What this means. Pull the MMAH Election Guides into your 2026 election administration binder now, while the calendar is still forgiving. The escalated-behaviours workshop is optional but pairs well with OHSA workplace violence and harassment refreshers.

Action Items

  • Update your bylaw-complaint FOI template to default to section 38(b) analysis, not section 14(1), for mixed-personal-information records.
  • Audit termination documentation practices — admissible evidence, not hearsay, for culminating-incident cases.
  • Review relocation, reorganization, and role-change protocols for constructive dismissal exposure, with attention to age-distribution effects.
  • Confirm harassment and bullying complaint records are documented and retrievable, regardless of any NDA.
  • Brief labour counsel on Gouveia — expect s.45 deferrals where a grievance is live.
  • Download the MMAH 2026 Election Guides and flag the AMO workshops worth attending.

Frequently asked questions

When a bylaw complaint FOI request includes photos of my property, which MFIPPA exemption applies?
For bylaw complaint files where the record contains both the requester's own personal information (their property, conduct, or dispute) and a complainant's or neighbour's personal information, the correct exemption is section 38(b) of MFIPPA, the discretionary personal privacy exemption. This was confirmed in IPC Order MO-4786 (City of Vaughan, March 31, 2026), where the adjudicator upheld withholding photos submitted with a bylaw complaint. Section 38(b) requires a discretionary weighing, not a flat refusal. If your FOI coordinator defaults to section 14(1) on mixed-personal-information files, that is the wrong tool and can itself be appealable.
Can we still rely on a culminating incident to prove just cause for dismissal?
Yes, but the final incident must be proved with admissible evidence, not hearsay. In Williamson v. Brandt Tractor Inc., 2026 ONCA 272, the Court of Appeal declined to find just cause where the culminating customer complaint was not backed by admissible evidence, and a complaint on file alone did not carry the day. If you are terminating for cause based on a pattern capped by a final incident, review how managers document resident, customer, or internal complaints that might later be relied on as the last straw.

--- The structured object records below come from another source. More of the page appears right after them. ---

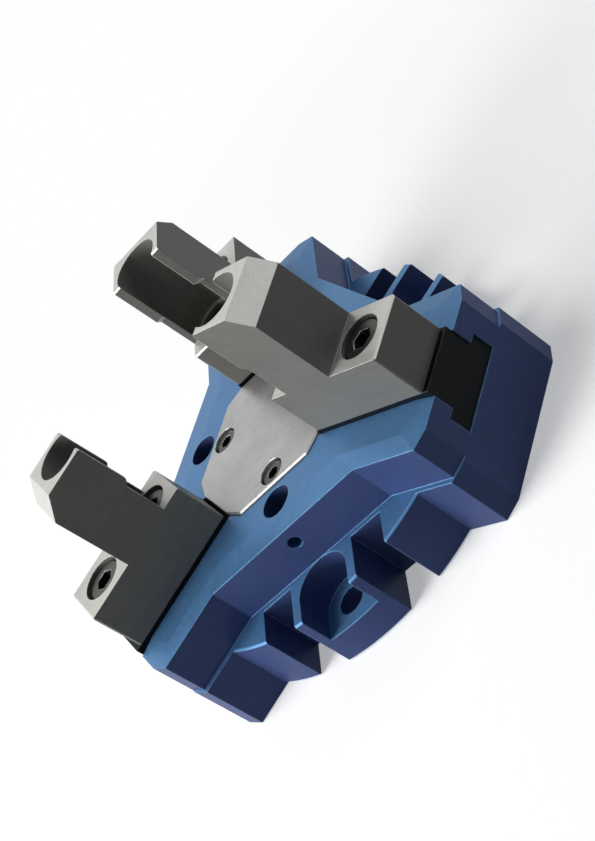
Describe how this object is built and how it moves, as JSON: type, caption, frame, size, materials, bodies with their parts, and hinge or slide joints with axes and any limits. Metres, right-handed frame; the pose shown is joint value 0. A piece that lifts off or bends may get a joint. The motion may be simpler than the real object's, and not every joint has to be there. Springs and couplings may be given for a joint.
{
  "type": "three jaw centric gripper",
  "caption": "Pneumatic centric gripper: a piston and wedge hub slide guided jaws together in or out, and stepped fingers are screwed to them to hold a round workpiece.",
  "frame": {"origin": "centre of the mounting face", "axes": "+Z along the gripper's axis towards the fingers, +X along the slide of jaw a"},
  "size_m": [0.141, 0.1542, 0.0862],
  "materials": {
    "anodised_blue": "satin blue anodised",
    "cover_metal": "fine milled, satin",
    "bare_aluminium": "turned, satin",
    "finger_steel": "ground and milled, satin",
    "guide_steel": "black oxide, oiled",
    "hub_steel": "hardened, ground",
    "screw_steel": "black oxide",
    "sleeve_steel": "hardened, ground",
    "spring_steel": "phosphated",
    "seal_rubber": "matt black"
  },
  "bodies": {
    "housing": {"housing": "anodised_blue", "front_cover": "cover_metal", "front_cover_screws": "screw_steel", "cylinder_cover": "bare_aluminium", "cylinder_cover_seal": "seal_rubber", "retaining_ring": "spring_steel", "rod_seal": "seal_rubber"},
    "piston": {"piston": "bare_aluminium", "piston_seal": "seal_rubber", "wedge_hub": "hub_steel", "hub_screw": "screw_steel"},
    "jaw_a": {"base_jaw_a": "guide_steel", "top_jaw_a": "finger_steel", "jaw_screws_a": "screw_steel", "locating_sleeves_a": "sleeve_steel"},
    "jaw_b": {"base_jaw_b": "guide_steel", "top_jaw_b": "finger_steel", "jaw_screws_b": "screw_steel", "locating_sleeves_b": "sleeve_steel"},
    "jaw_c": {"base_jaw_c": "guide_steel", "top_jaw_c": "finger_steel", "jaw_screws_c": "screw_steel", "locating_sleeves_c": "sleeve_steel"}
  },
  "joints": [
    {"name": "piston_slide", "type": "slide", "parent": "housing", "child": "piston", "axis": [0, 0, 1], "range_m": [0, 0.005]},
    {"name": "jaw_a_slide", "type": "slide", "parent": "housing", "child": "jaw_a", "axis": [1, 0, 0], "range_m": [0, 0.004]},
    {"name": "jaw_b_slide", "type": "slide", "parent": "housing", "child": "jaw_b", "axis": [-0.5, -0.866, 0], "range_m": [0, 0.004]},
    {"name": "jaw_c_slide", "type": "slide", "parent": "housing", "child": "jaw_c", "axis": [-0.5, 0.866, 0], "range_m": [0, 0.004]}
  ],
  "couplings": [
    {"joint": "jaw_a_slide", "follows": "piston_slide", "ratio": 0.8},
    {"joint": "jaw_b_slide", "follows": "piston_slide", "ratio": 0.8},
    {"joint": "jaw_c_slide", "follows": "piston_slide", "ratio": 0.8}
  ]
}
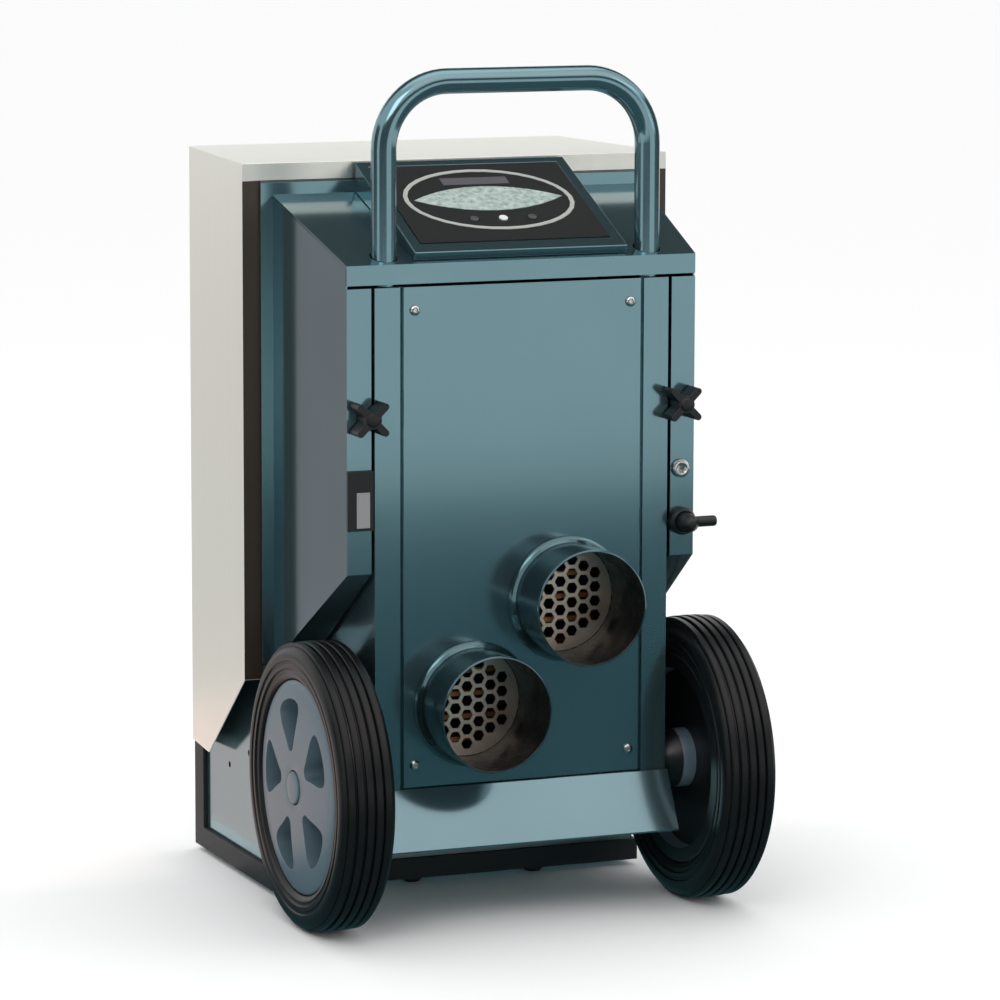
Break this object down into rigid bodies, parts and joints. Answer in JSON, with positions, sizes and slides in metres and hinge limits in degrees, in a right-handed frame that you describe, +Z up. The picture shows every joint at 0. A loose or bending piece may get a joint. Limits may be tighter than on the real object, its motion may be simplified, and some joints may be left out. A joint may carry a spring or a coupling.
{
  "type": "portable dehumidifier",
  "caption": "Upright wheeled dehumidifier with duct outlets, telescopic hoop handle, sloped control panel and slide-out water tank.",
  "frame": {"origin": "centre of the bounding box at floor level", "axes": "+Z up; the duct outlets, door and wheels face -Y; the stainless inlet side faces +Y; +X is to the right when looking at the door"},
  "size_m": [0.405, 0.4618, 0.7375],
  "materials": {
    "paint": "petrol blue-grey gloss powder coat",
    "stainless": "brushed stainless sheet",
    "steel": "bright plated steel",
    "galvanised": "galvanised sheet and aluminium fins",
    "black": "black moulded plastic",
    "hub": "blue-grey moulded plastic, satin",
    "tyre": "black solid rubber",
    "rubber": "black rubber moulding",
    "aqua": "pale aqua display window",
    "label": "mid grey plastic",
    "copper": "copper-coloured heating tube",
    "filter": "white filter pad in a frame",
    "tank": "light grey moulded tank",
    "board": "green circuit board",
    "black_metal": "black painted metal"
  },
  "bodies": {
    "chassis": {"column_frame": "paint", "side_panel_left": "paint", "side_panel_right": "paint", "top_panel": "paint", "door_panel": "paint", "door_screw_1": "steel", "door_screw_2": "steel", "door_screw_3": "steel", "door_screw_4": "steel", "skirt": "paint", "bulkhead": "galvanised", "duct_collar_upper": "paint", "duct_collar_lower": "paint", "guard_grid_upper": "steel", "guard_grid_lower": "steel", "heater_element": "copper", "handle_clamp_left": "black", "handle_clamp_right": "black", "hour_meter": "black", "hour_meter_window": "label", "sensor_socket": "steel", "outlet_nut": "black", "control_box": "paint", "control_bezel": "black", "display_ring": "steel", "display_window": "aqua", "label_bar": "label", "control_board": "board", "shell": "stainless", "inlet_grille": "black", "air_filter": "filter", "evaporator": "galvanised", "condenser": "galvanised", "drip_tray": "galvanised", "compressor_deck": "galvanised", "compressor": "black_metal", "base_pan": "paint", "bumper_strip": "rubber", "foot_near_left": "rubber", "foot_near_right": "rubber", "foot_far_left": "rubber", "foot_far_right": "rubber", "axle": "steel", "fan_housing": "galvanised", "fan_motor": "galvanised"},
    "handle": {"handle": "paint"},
    "star_knob_left": {"star_knob_left": "black"},
    "star_knob_right": {"star_knob_right": "black"},
    "wheel_left": {"wheel_tyre_left": "tyre", "wheel_hub_left": "hub", "hub_cap_left": "hub"},
    "wheel_right": {"wheel_tyre_right": "tyre", "wheel_hub_right": "hub", "hub_cap_right": "hub"},
    "button_left": {"button_left": "label"},
    "button_centre": {"button_centre": "label"},
    "button_right": {"button_right": "label"},
    "outlet_elbow": {"outlet_elbow": "black"},
    "water_tank": {"water_tank": "tank"},
    "fan_impeller": {"fan_impeller": "black"}
  },
  "joints": [
    {"name": "wheel_left_spin", "type": "hinge", "parent": "chassis", "child": "wheel_left", "pos_m": [-0.1759, -0.10595, 0.125], "axis": [1, 0, 0], "continuous": true},
    {"name": "wheel_right_spin", "type": "hinge", "parent": "chassis", "child": "wheel_right", "pos_m": [0.1759, -0.10595, 0.125], "axis": [1, 0, 0], "continuous": true},
    {"name": "handle_height", "type": "slide", "parent": "chassis", "child": "handle", "axis": [0, 0, 1], "range_m": [-0.08, 0.1]},
    {"name": "star_knob_left_turn", "type": "hinge", "parent": "chassis", "child": "star_knob_left", "pos_m": [-0.1445, -0.13155, 0.445], "axis": [0, -1, 0], "range_deg": [0, 360]},
    {"name": "star_knob_right_turn", "type": "hinge", "parent": "chassis", "child": "star_knob_right", "pos_m": [0.1445, -0.13155, 0.445], "axis": [0, -1, 0], "range_deg": [0, 360]},
    {"name": "outlet_elbow_swivel", "type": "hinge", "parent": "chassis", "child": "outlet_elbow", "pos_m": [0.1485, -0.13155, 0.341], "axis": [0, 1, 0], "range_deg": [-90, 90]},
    {"name": "water_tank_slide", "type": "slide", "parent": "chassis", "child": "water_tank", "axis": [0, 1, 0], "range_m": [0, 0.14]},
    {"name": "fan_spin", "type": "hinge", "parent": "chassis", "child": "fan_impeller", "pos_m": [0, -0.01955, 0.43], "axis": [0, 1, 0], "continuous": true},
    {"name": "button_left_press", "type": "slide", "parent": "chassis", "child": "button_left", "axis": [0, 0.4106, -0.9118], "range_m": [0, 0.001], "stiffness_N_per_m": 400},
    {"name": "button_centre_press", "type": "slide", "parent": "chassis", "child": "button_centre", "axis": [0, 0.4106, -0.9118], "range_m": [0, 0.001], "stiffness_N_per_m": 400},
    {"name": "button_right_press", "type": "slide", "parent": "chassis", "child": "button_right", "axis": [0, 0.4106, -0.9118], "range_m": [0, 0.001], "stiffness_N_per_m": 400}
  ]
}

Work history is not enough without a proven final incident.
Does relocating an employee over 100 km without notice count as constructive dismissal?
It can, depending on the facts. In Dunlop v. Interspec Systems Ltd., 2026 ONSC 2112, the court held that a unilateral relocation of over 100 km without notice amounted to constructive dismissal on those facts, even though no formal termination occurred. The court also added human rights damages for age discrimination under the Ontario Human Rights Code and found a directing officer personally liable on a common-employer and oppression analysis. This is not a categorical rule for every relocation, but it shows that significant unilateral changes to location, reporting lines, or core duties can trigger a constructive dismissal claim — especially where older workers are disproportionately affected and personal liability for participating managers is in play. Review your relocation and reorganization protocols against that risk.